Matching manuals to real-world installs
Vehicle installations rarely look like the neat drawings in a booklet. In a 4×4 or working vehicle, you may be routing cables around trim, under seats, through bulkheads and past other electrical gear. That can introduce noise, poor earths and cable strain that the manual only hints at.
This is where a diagram needs to be combined with practical sense. Keep power runs tidy, protect cables where they pass through metal, and avoid crushing coax behind brackets or trim panels. If the radio is mounted in a spot that gets damp, dusty or knocked about, pay attention to connectors and strain relief. A correct wiring diagram will tell you where to connect things. It will not stop poor installation habits causing trouble later.
For homebase users, the same principle applies.
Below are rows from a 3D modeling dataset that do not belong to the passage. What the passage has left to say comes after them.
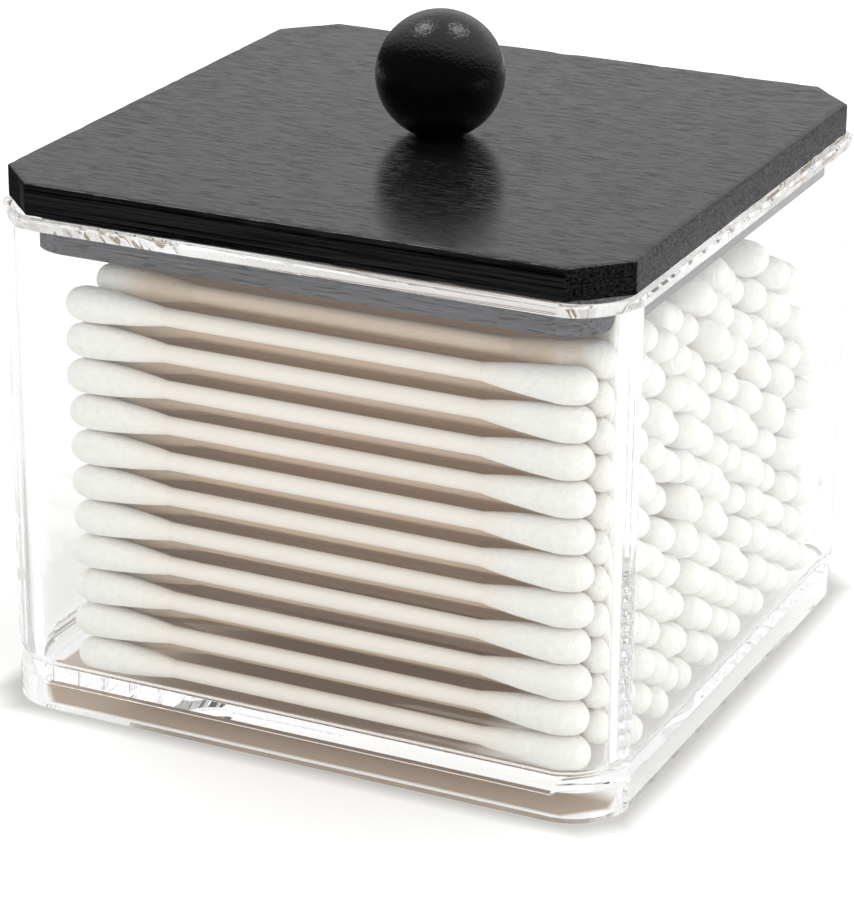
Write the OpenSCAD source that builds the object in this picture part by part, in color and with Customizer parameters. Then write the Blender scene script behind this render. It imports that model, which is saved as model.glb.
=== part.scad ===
// Square clear box for cotton swabs, with a black wooden lid and a ball knob.
// X runs along the swabs, Z is up, and the box stands on the table at Z = 0.
// The front of the box faces -Y. All lengths are in millimetres.

/* [Swabs] */
// Length of a swab, from tip to tip
swab_len = 73.6; // [70:0.2:80]
// Largest diameter of a cotton bud
bud_d = 4.9; // [4:0.1:6]
// Length of a cotton bud
bud_len = 14.5; // [11:0.5:18]
// Length of the round nose of a bud
bud_nose = 3.4; // [2:0.1:5]
// Diameter of the wooden stick
stick_d = 2.4; // [2:0.1:3]
// Cotton between the end of the stick and the tip of the bud
tip_pad = 3; // [2:0.1:4]
// Gap left between neighbouring buds
bud_gap = 0.06; // [0.02:0.01:0.3]

/* [Box] */
// Room beyond the swabs at each end, if they lay in the middle
end_room = 5.8; // [4.8:0.1:8]
// Height of the box, from the table to the rim
box_h = 69.2; // [50:0.2:90]
// Thickness of the clear walls
wall = 2.4; // [2.2:0.1:3]
// Height of the floor of the box above the table
floor_top = 5.5; // [5.3:0.1:9]
// Length cut off each side at an upright outer corner
corner_cut = 6.4; // [5:0.1:8]
// Radius that softens the two upright edges of each cut corner
edge_round = 3; // [1:0.5:4]
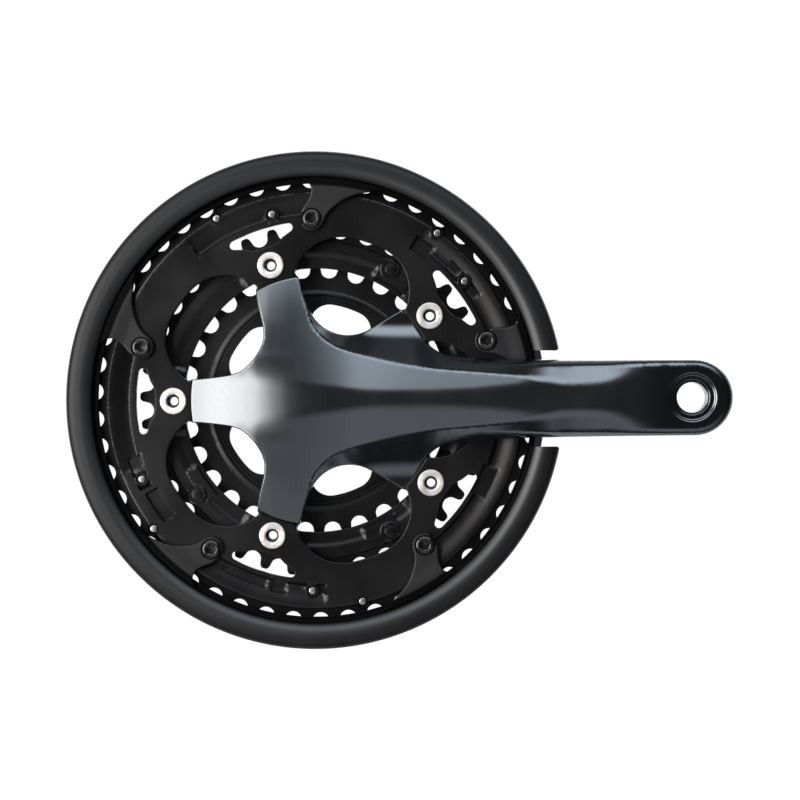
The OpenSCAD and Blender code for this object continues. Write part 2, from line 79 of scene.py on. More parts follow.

Bench power supplies, extension speakers, desk microphones and external antennas all need to be matched correctly. A home setup may feel easier because you are not working inside a vehicle, but it still pays to check ratings and connections rather than making assumptions.
Keeping the right reference at hand
The best time to find the correct manual is before you need it in a hurry. Keep a copy for the exact radio model, plus any microphone wiring information for accessories you use regularly. If you run more than one set, label things properly. It sounds basic, but it saves confusion later, especially when you are swapping mics, leads or speakers between radios.
At CB Radio UK, practical reference material matters because customers are not just buying boxes – they are fitting equipment, replacing parts and keeping existing setups on the air. That is exactly where accurate manuals and diagrams prove their worth.
If you are stuck between two possible diagrams, or the radio in front of you does not match what the paperwork says, do not force it. Pause, check the model details again, and verify the connector view before any wire is moved. A few extra minutes there usually beats paying for a repair that never needed to happen. The right diagram will not do the job for you, but it will stop you starting on the wrong foot.